The ASCII version will be the one to become part of
an on-line library which can be accessible from anywhere and which can be build
remotely from outside Sarajevo. The ASCII version is compatible with all kinds
of electronic search, archiving and structuring functions. The inherent economy
of the Internet favors ASCII text based information exchange as opposed to
graphics or so called multimedia communication. Whereas an entire book may fit
well on one floppy disk as pure text (ASCII) - a single page as a graphic
document would take up that much space by itself.
The organisation of such a
library is special task and probably can be done well in conjunction with
professionals at the S.F. Library, Brown University, The New York Public Library
and other institutions. The NY Public Library has a well sized Slavic department
(and an eager departmental chief). It can be safely assumed that they would be
actively interested to have all their books turned into electronic data.
All
this can happen while the war is either going on or the cease-fire regulations
prevent anything to happen in Sarajevo. But while one must wait with any
activity in Sarajevo itself, the electronic Library can be built from those
small centers (which can be equipped for $ 2000. - with off-the-shelve hard- and
software to scan in books of sizes up to 8 x 14). Not more than 10 of those
"centers" would be needed at first. It can be expected that HP or other scanner
makers would be willing to donate equipment. The same may be true for the
software.
As this electronic archive is being built from de-centralized
locations the Internet will provide the necessary conduit for sharing, updating
and coordinating the effort. Needless to say - the compilation and organization
however, will have to be done in one central location - either as an
international academic project headed by Brown University (they do the best
stuff with hypertext etc.) or/and in conjunction with professional librarians.
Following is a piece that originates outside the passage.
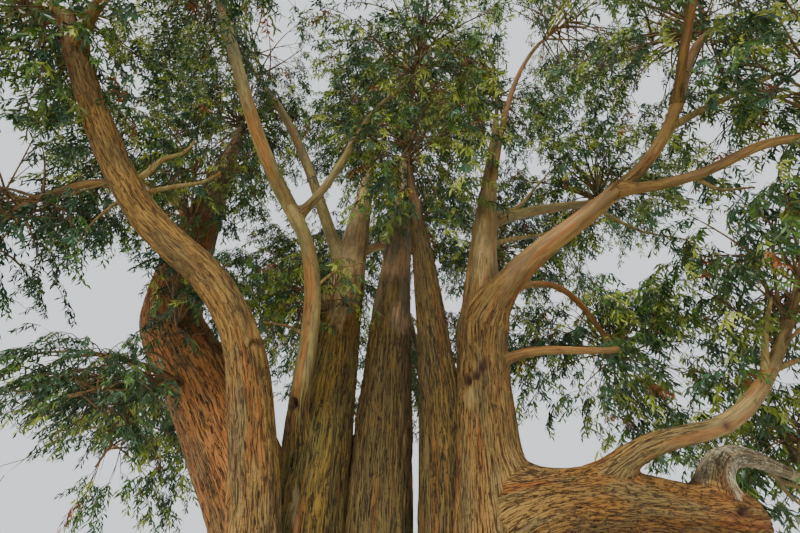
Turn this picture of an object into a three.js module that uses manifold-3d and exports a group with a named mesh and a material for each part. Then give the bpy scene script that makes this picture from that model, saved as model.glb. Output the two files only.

The archived ASCII texts will be centrally stored in at least one US and
another (mirrored) European location. The Internet will be used to feed the
texts as they become available to the Sarajevo library. All main locations
update each other automatically on a daily basis.
Meanwhile as the
digital library is being built the interface/s for Sarajevo's burned-out library
building can be planned and brought in whenever there is a chance to get a piece
of equiment in.
In the cellar of that building a space has to be secured and
perhaps fortified to house a UNIX computer system and massive digital storage
arrays. (NeXT could be the software and HP the hardware sponsor). That system
needs not to take up a lot of space but has to have electric backup and a
reliable power source - possibly at all times. At least one high speed modem
should be connected and a telephone line - perhaps via satellite.
That room
has to be very safe. "Upstairs" a few computer terminals (either Laptop PCs or
Macs) are encased in metal housings almost randomly distributed in the space but
fixed in position and unremovable. They are all wired to the central computer in
the basement. People sit either individually or in groups in front of the
screens - only ten of them will be there at the beginning. More are added with
time as the military/logistic situation allows.
Library cards will not be
available but all people of Sarajevo will have their individual login and
password. That in turn will become part of their Internet address. Indeed in a
city where telephones have not worked for a long time and are likely not to work
in the near future, e-mail among the users of that library will be an automatic,
integral feature and an important messaging system for the city. Much like Mao's
wall newspapers this will be an electronic bulletin board - fixed at one
location and individually accessible.
In fact - whenever the Internet
connection of the main computer in the basement is operational - the users will
have international e-mail. A daily UUCP feed may only require several minutes
every couple of hours - all with only one telephone line.
The
Phoenix-Project will create a novel situation in manx respects:
A entire
city on the Internet, but with no individuals computers and without tlephone
service, a soley electronic library, with no books to complete with. The
no-choice condition almost forces practical success on this project but will
equally allow to reevaluate the features and benefits of the elevtronic civitas
in the testbed situation unmitigated by existing structures of communication.
It will have to be considered what the social and political implications
of such a project are - beyond our "good intentions". It will be necessary to
anticipate how this will be seen and perceived from the potential user# s point
of view. An information invasion?
It will be equally important to have
an idea if this will provoke an urge to control such a system - even if it
really cannot very well be controlled.